In related news, on Monday 9th March Israeli police on raided and ransacked the offices of a newly established media center in the Palestinian city of Umm al-Fahm in northern Israel, journalists said. Q-Press Media staff members Hikmat Naamnah, Sahir Ghazzawi, Anas Ghanayim, Badir Mahajnah, and Budar Ighbariyya were detained and interrogated following the raid and all all computers in the office were confiscated.
#5. The Palestinian Authority cancelled a controversial gas deal with Israel
The Electronic Intifada is reporting that Palestinian activists have welcomed the cancellation of a lucrative deal in which the Palestinian Authority would have purchased at least $1.2 billion worth of natural gas from an Israeli consortium over the next twenty years. According to the report:
Mahmoud Nawajaah, general coordinator of the BNC [Boycott, Divestment and Sanctions National Committee], the largest civil society coalition in Palestine and the steering group for the boycott, divestment and sanctions campaign, said: “The import of Israeli gas would contribute to entrenching our economic dependency on Israel and strengthen the Israeli economy at a time when Israel’s international isolation is growing.
In its statement, the BNC also noted that “ending the Palestinian gas deal with Israel pulls the rug from under the feet of any Jordanian official supporting the purchase of ‘Israeli gas’ under the pretext of ‘we shall not be more Palestinian than the Palestinians themselves.’”

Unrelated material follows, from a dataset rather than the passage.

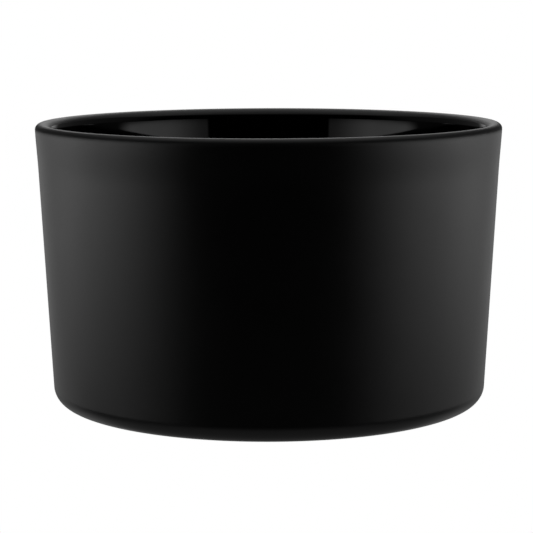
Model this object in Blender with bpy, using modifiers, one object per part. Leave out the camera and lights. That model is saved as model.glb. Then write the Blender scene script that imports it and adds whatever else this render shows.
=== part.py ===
"""Empty candle jar: a low, wide glass bowl with a satin black lacquer over its outside.

Run it with blender --background --python part.py, or from Blender's text editor.
Units are metres and +Z is up. The origin is the centre of the base, on the surface that the jar stands on.

The jar has two bodies. glass_vessel is the pressed glass bowl, bare and glossy on its inside. lacquer_coat is
the film sprayed on it: it starts just inside the lip, runs over the lip, down the wall and round the heel, and
covers the underside. Both follow one skin, which is the outside of the finished jar. The skin is drawn once, as
a chain of arcs and lines, and each body's surface is that chain set back by its own depth.
"""

import math

import bpy

# Driving dimensions of the finished jar, lacquer included
RIM_DIAMETER = 0.1120  # over the bead of the lip, the widest place
HEIGHT = 0.0676
DRAFT_DEG = 3.09  # how far the outside of the wall leans out from the vertical
HEEL_RADIUS = 0.0042  # the round between the wall and the base
LIP_OUTER_RADIUS = 0.00135  # the round of the lip's outer side
LIP_INNER_RADIUS = 0.0025  # the longer round of its inner side
LIP_CREST_WIDTH = 0.0002  # the level ring between the two rounds
BEAD_PROUD = 0.00015  # how far the lip's bead stands out from the wall's line
BEARING_RING_WIDTH = 0.0045  # the flat ring that the jar stands on
PUSH_UP = 0.0012  # how far the middle of the underside is raised
PUSH_UP_RUN = 0.0060  # the width of the slope from the ring up to the middle

# The glass
INNER_DRAFT_DEG = 4.9  # the inside of the wall leans out more than its outside, so the wall is thicker below
GLASS_FLOOR = 0.0060
INNER_HEEL_RADIUS = 0.0055  # the round between the inside of the wall and the floor

# The lacquer
LACQUER_FILM = 0.0003
LACQUER_EDGE_DROP = 0.0012  # how far the film's edge is below the lip's crest, inside
FILM_GAP = 0.0003  # clearance between the film and the glass

# How finely round shapes are divided
TURN_STEPS = 64
LIP_SEGMENTS = 4
LIP_FOOT_SEGMENTS = 3
HEEL_SEGMENTS = 5
PUSH_UP_SEGMENTS = 4
MERGE_DISTANCE = 0.000001

# Sizes that follow from these
DRAFT = math.radians(DRAFT_DEG)
INNER_DRAFT = math.radians(INNER_DRAFT_DEG)
FILM_DEPTH = LACQUER_FILM + FILM_GAP
RIM_RADIUS = RIM_DIAMETER / 2
BEAD_Z = HEIGHT - LIP_OUTER_RADIUS
FLOOR_Z = PUSH_UP + FILM_DEPTH + GLASS_FLOOR
LIP_OUTER_CENTRE = (RIM_RADIUS - LIP_OUTER_RADIUS, BEAD_Z)
LIP_INNER_CENTRE = (LIP_OUTER_CENTRE[0] - LIP_CREST_WIDTH, HEIGHT - LIP_INNER_RADIUS)
LACQUER_EDGE_ANGLE = math.pi - math.asin(1 - LACQUER_EDGE_DROP / LIP_INNER_RADIUS)


def wall_radius(z, depth=0.0):
    """Radius of the line of the wall's outside at height z, set back by depth at right angles to it."""
    neck_radius = RIM_RADIUS - BEAD_PROUD
    return neck_radius - (BEAD_Z - z) * math.tan(DRAFT) - depth / math.cos(DRAFT)


def inner_wall_radius(z):
    """Radius of the line of the wall's inside at height z. It touches the lip's inner round."""
    centre_radius, centre_z = LIP_INNER_CENTRE
    return centre_radius - LIP_INNER_RADIUS / math.cos(INNER_DRAFT) - (centre_z - z) * math.tan(INNER_DRAFT)


def on_circle(centre, radius, angle):
    """The point at an angle on a circle in the (radius, height) plane."""
    return centre[0] + radius * math.cos(angle), centre[1] + radius * math.sin(angle)


def arc(centre, radius, start, end, segments):
    """Points on an arc in the (radius, height) plane, from angle start to angle end."""
    return [on_circle(centre, radius, start + (end - start) * i / segments) for i in range(segments + 1)]


def heel_centre():
    """Centre of the round between the wall's outside and the base."""
    return wall_radius(HEEL_RADIUS) - HEEL_RADIUS / math.cos(DRAFT), HEEL_RADIUS


def lip_outline(depth):
    """The lip set back by depth, from the lacquer's edge inside it to the outside of its bead."""
    inner = arc(LIP_INNER_CENTRE, LIP_INNER_RADIUS - depth, LACQUER_EDGE_ANGLE, math.pi / 2, LIP_SEGMENTS)
    outer = arc(LIP_OUTER_CENTRE, LIP_OUTER_RADIUS - depth, math.pi / 2, 0.0, LIP_SEGMENTS)
    return inner + outer


def wall_outline(depth):
    """The bead's underside, the wall and the heel, set back by depth, down to the bearing ring."""
    bead_foot_z = BEAD_Z - LIP_OUTER_RADIUS
    heel = arc(heel_centre(), HEEL_RADIUS - depth, -DRAFT, -math.pi / 2, HEEL_SEGMENTS)
    return [(wall_radius(bead_foot_z, depth), bead_foot_z)] + heel


def underside_outline(depth):
    """The bearing ring's inner edge, the slope up from it and the level middle, set back by depth."""
    ring_inner = heel_centre()[0] - BEARING_RING_WIDTH
    outline = []
    for i in range(PUSH_UP_SEGMENTS + 1):
        share = i / PUSH_UP_SEGMENTS
        rise = PUSH_UP * (1 - math.cos(math.pi * share)) / 2
        outline.append((ring_inner - PUSH_UP_RUN * share, rise + depth))
    return outline + [(0.0, PUSH_UP + depth)]


def skin(depth=0.0):
    """The outside of the jar set back by depth, from the lacquer's edge to the middle of the underside."""
    return lip_outline(depth) + wall_outline(depth) + underside_outline(depth)


def glass_inside():
    """The bare inside of the glass, from the middle of the floor to the ledge below the lacquer's edge."""
    round_z = FLOOR_Z + INNER_HEEL_RADIUS
    round_centre = inner_wall_radius(round_z) - INNER_HEEL_RADIUS / math.cos(INNER_DRAFT), round_z
    floor_round = arc(round_centre, INNER_HEEL_RADIUS, -math.pi / 2, -INNER_DRAFT, HEEL_SEGMENTS)
    ledge_angle = LACQUER_EDGE_ANGLE + FILM_GAP / LIP_INNER_RADIUS
    lip_foot = arc(LIP_INNER_CENTRE, LIP_INNER_RADIUS, math.pi - INNER_DRAFT, ledge_angle, LIP_FOOT_SEGMENTS)
    ledge_end = on_circle(LIP_INNER_CENTRE, LIP_INNER_RADIUS - FILM_DEPTH, ledge_angle)
    return [(0.0, FLOOR_Z)] + floor_round + lip_foot + [ledge_end]


def turned(name, outline, material, collection):
    """A body turned about Z, from an outline of (radius, height) points that starts and ends on the axis.

    The outline goes up the body's inner surface and comes down its outer one.
    """
    mesh = bpy.data.meshes.new(name)
    edges = [(i, i + 1) for i in range(len(outline) - 1)]
    mesh.from_pydata([(radius, 0.0, z) for radius, z in outline], edges, [])
    mesh.materials.append(material)
    body = bpy.data.objects.new(name, mesh)
    collection.objects.link(body)
    screw = body.modifiers.new("Turn", "SCREW")
    screw.axis = "Z"
    screw.angle = math.tau
    screw.steps = TURN_STEPS
    screw.render_steps = TURN_STEPS
    screw.use_merge_vertices = True
    screw.merge_threshold = MERGE_DISTANCE
    screw.use_smooth_shade = True
    return body


def finish(name, colour, roughness):
    """A plain material with the finish's colour and roughness."""
    material = bpy.data.materials.new(name)
    material.use_nodes = True
    shader = material.node_tree.nodes["Principled BSDF"]
    shader.inputs["Base Color"].default_value = (*colour, 1.0)
    shader.inputs["Roughness"].default_value = roughness
    shader.inputs["Metallic"].default_value = 0.0
    return material


def build():
    """Clears the scene and makes the two bodies of the jar."""
    for old in list(bpy.data.objects):
        bpy.data.objects.remove(old)
    collection = bpy.data.collections.new("candle_jar")
    bpy.context.scene.collection.children.link(collection)

    gloss_glass = finish("gloss_black_glass", (0.004, 0.004, 0.004), 0.03)
    satin_lacquer = finish("satin_black_lacquer", (0.008, 0.008, 0.008), 0.38)

    turned("glass_vessel", glass_inside() + skin(FILM_DEPTH), gloss_glass, collection)
    film_inner_face = list(reversed(skin(LACQUER_FILM)))
    turned("lacquer_coat", film_inner_face + skin(), satin_lacquer, collection)


build()
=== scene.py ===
"""Looks of the empty candle jar: a low glass bowl, gloss black inside and satin black outside and over its lip.

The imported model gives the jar's place and its overall size. Two finely turned pieces stand for its two nodes:
the glass, which is bare inside, and the lacquer sprayed on it. Both are turned by one Geometry Nodes tree from
a half-section made of arcs and lines. A tent of diffusion lights them from the sides, from behind and from
above, and they stand on a plain pale floor.

Lengths are in metres. Angles are in radians, except in the light tent, whose bands are in degrees.
"""

import logging
import math
from dataclasses import dataclass
from enum import Enum
from typing import Union

import bpy
from mathutils import Euler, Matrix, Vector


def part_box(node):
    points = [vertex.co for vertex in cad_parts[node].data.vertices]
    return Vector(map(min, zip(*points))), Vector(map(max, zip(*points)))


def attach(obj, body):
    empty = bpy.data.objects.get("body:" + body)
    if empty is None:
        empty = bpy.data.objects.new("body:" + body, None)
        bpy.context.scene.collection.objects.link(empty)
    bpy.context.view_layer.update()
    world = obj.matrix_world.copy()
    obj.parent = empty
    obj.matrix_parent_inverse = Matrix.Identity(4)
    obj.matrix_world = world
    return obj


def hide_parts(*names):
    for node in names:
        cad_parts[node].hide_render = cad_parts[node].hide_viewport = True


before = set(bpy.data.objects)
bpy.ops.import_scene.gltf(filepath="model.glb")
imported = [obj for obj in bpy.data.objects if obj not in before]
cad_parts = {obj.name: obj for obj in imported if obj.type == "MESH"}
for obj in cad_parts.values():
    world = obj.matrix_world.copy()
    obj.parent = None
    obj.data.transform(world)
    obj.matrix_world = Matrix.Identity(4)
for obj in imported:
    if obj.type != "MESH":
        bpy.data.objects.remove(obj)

LOG = logging.getLogger("candle_jar")
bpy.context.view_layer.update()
BODY = "root"
COAT_THICKNESS = 0.00005  # the film that is drawn
COAT_CLEARANCE = 0.00001  # the glass is set back this much more, under the film
TURN_STEPS = 256  # how many faces go round a piece
WELD_DISTANCE = 0.0000005
CORNER_ANGLE = math.radians(40.0)  # an edge that bends more than this is drawn sharp
QUARTER_TURN = math.pi / 2
WHITE = (1.0, 1.0, 1.0, 1.0)

Point = tuple[float, float]  # a radius and a height
Outline = list[Point]
Colour = tuple[float, float, float]


# ---------------------------------------------------------------- node trees


class Value:
    """An output socket of a node tree, with arithmetic that adds Math nodes."""

    def __init__(self, graph: "Graph", socket: bpy.types.NodeSocket) -> None:
        """Wraps a socket.

        Args:
            graph: The tree that the socket is in.
            socket: The output socket.
        """
        self.graph = graph
        self.socket = socket

    def _math(self, operation: str, first: "Operand", second: "Operand") -> "Value":
        """The output of a Math node on two operands."""
        return self.graph.function(operation, {0: first, 1: second})

    def __add__(self, other: "Operand") -> "Value":
        """This value plus another."""
        return self._math("ADD", self, other)

    def __radd__(self, other: "Operand") -> "Value":
        """Another value plus this one."""
        return self._math("ADD", other, self)

    def __sub__(self, other: "Operand") -> "Value":
        """This value less another."""
        return self._math("SUBTRACT", self, other)

    def __rsub__(self, other: "Operand") -> "Value":
        """Another value less this one."""
        return self._math("SUBTRACT", other, self)

    def __mul__(self, other: "Operand") -> "Value":
        """This value times another."""
        return self._math("MULTIPLY", self, other)

    def __rmul__(self, other: "Operand") -> "Value":
        """Another value times this one."""
        return self._math("MULTIPLY", other, self)


Operand = Union[Value, float, int]
Setting = Union[str, int, float, bool]
Sockets = dict[Union[str, int], object]


@dataclass(frozen=True)
class Pattern:
    """A noise pattern: the size of its features, and how many finer layers it has."""

    size: float
    detail: float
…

As The Electronic Intifada reported recently, there is near unanimous and growing opposition in Jordan to a deal signed by that country’s government to purchase $15 billion worth of natural gas from Israeli-controlled parts of the Mediterranean Sea over a fifteen-year period.
“Israel is facing growing boycotts and divestments in the academic, cultural and even economic spheres with the steady and impressive mainstream spread of the global BDS movement,” the BNC’s Nawajaah added. “We appeal to our brethren in Egypt and Jordan to stop the Israeli gas import negotiations to deprive the Israeli regime of occupation and apartheid of this strategic windfall.”